As an abstract painter with an enduring interest in modernism, John Nixon has always enjoyed exploring and absorbing material from allied fields. Beginning in the 1980s, though, he followed one particular research seam that has produced an unexpected result: a vast ceramics collection that now enjoys a life of its own.
Selections from Nixon’s 500-plus pottery collection covering the 1950s-70s were first shown publicly last year at Deakin University Art Gallery in Burwood. Its curator, James Lynch, says Studio Pottery from the John Nixon Collection revealed how one person’s special interest has transformed the act of collecting into something that now comprises a cultural treasure.
When Shepparton Art Museum (SAM) director Rebecca Coates saw that exhibition, she was impressed – and wanted to respond to the idea. After all, SAM is renowned for its ceramics collection and for its contribution to the strong resurgence in interest and practice in this field. Moreover, many of the artists Nixon had collected were also represented in the SAM collection.
The result is Collector/Collected, which puts the original Deakin show alongside the museum’s examples of work from that period. While the show has 220 pieces by 29 artists from Nixon’s collection matched with the SAM holdings, it goes even further, appending four artistic responses to the collections by contemporary artists Kate Daw, David Sequeira, Tony Albert and Geoff Newton.
These works, dispersed throughout the other two displays, are intended to make us look at the older works with a fresh perspective, but also to explore ideas about collecting, colour, shape and form. Daw’s new installation, for example, looks at feminism and modernist design, while Sequeira’s delightfully kitsch array of coloured glass vessels, which he uses in his own installations, provoke more formal reflections.
Nixon, whose successful art practice in abstract painting has received much attention during his long career, says his ceramics collecting began quietly in 1980 in Brisbane, where he then lived. While he had collected many paintings, prints and other objects that intersected with his own artistic output, ceramics unexpectedly became a new interest when his attention was drawn to the collection of a fellow artist. In collecting, Nixon began to focus on particular colours and the nature of their glazes, formal qualities that reverberated with his painting – and such examples in pottery, then and there, were inexpensive and easy to locate.
After Nixon moved to Sydney, the collecting continued, but it really took off in Melbourne, where he now lives, when he came to do a seven-month residency at Longridge farm in Warrandyte. There, he became interested in the modernist architectural qualities of the local mudbrick houses – made from the same mud that local potters were using, sometimes digging it up in their own backyards.
Nixon began to research the famed 1950s Potters Cottage cooperative and its members, then started visiting second-hand shops and buying pottery pieces from two particular collectors who had amassed thousands of examples. “And it built over the next eighteen years,” Nixon says. “At various times I was very actively involved in the searching and collecting. Now I’m not – I am happy to buy something if I come across it, but I am not out there like a detective.”

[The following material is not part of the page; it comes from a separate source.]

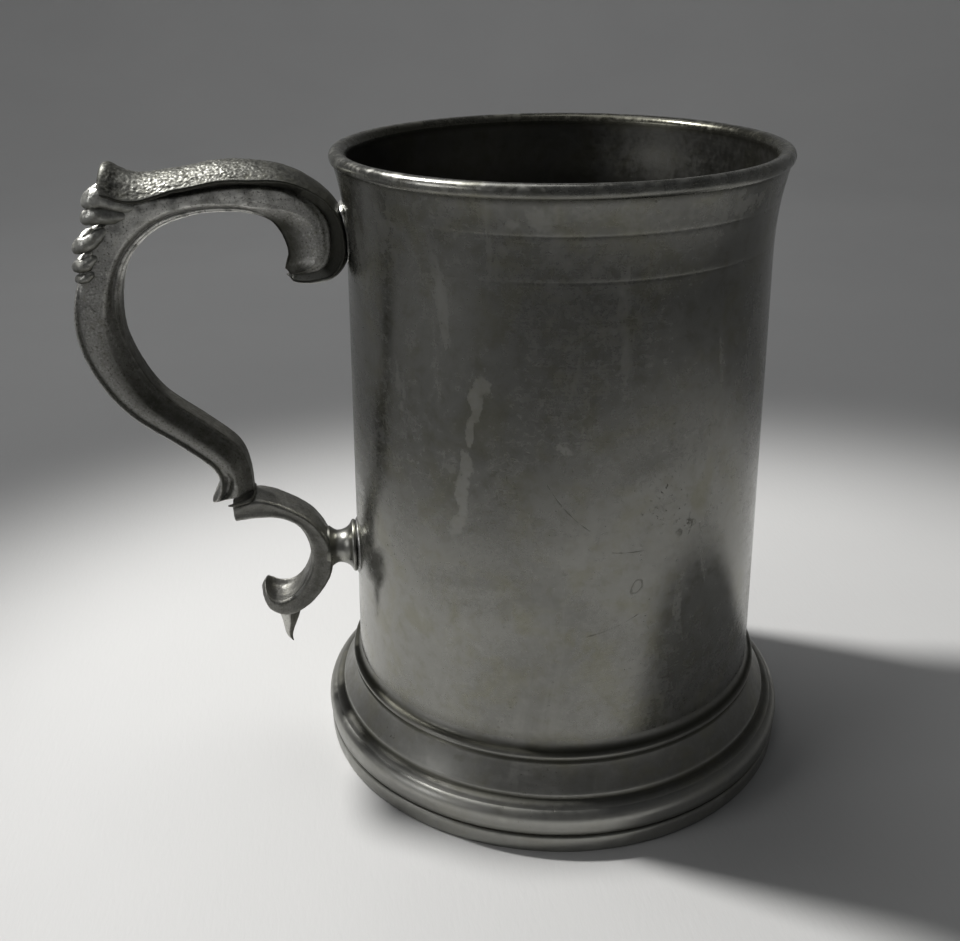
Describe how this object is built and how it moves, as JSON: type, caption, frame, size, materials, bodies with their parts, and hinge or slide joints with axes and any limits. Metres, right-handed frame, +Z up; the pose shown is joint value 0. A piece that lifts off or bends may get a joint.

Looking for formal qualities – mainly shapes and colours – he had a specific focus in buying works. “It was totally to do with abstraction,” he says. “This is the expressionistic abstraction, mine is more the geometric abstraction. I am very fond of this ‘shadow’ of the geometric [in ceramics].”
With a long professional connection to Lynch, the move towards displaying some of the works Nixon had accumulated was a natural one. Lynch says Nixon’s collecting was of artists less well-known than those in the National Gallery of Victoria’s purview. “He was more interested in functional ware that was not highly priced, pieces to be used in the modern home,” Lynch says. Because of its daily usage, much has perished over the past 60 years. But Lynch sees these potters as exemplifying modernist ideals of beauty and functionalism, in addition to a kind of DIY attitude. “They set up a lot of artist initiatives in Melbourne back then – which is something John has also done throughout his career.”
Lynch has also noticed that while many of these ceramics were made around Warrandyte, a significant volume migrated to artists’ holiday homes as they began to buy properties bayside or on the coast, taking what were once considered “daggy pottery” to their second homes, along with Scandinavian furniture.
Nixon is pleased his collecting habits have created a new form of access for audiences, and finds the role of the private collector in contemporary life interesting. “Private collectors are only caretakers,” he says. “Even the role of the most wealthy collectors is to not let it get damaged, and then pass it on after their death.”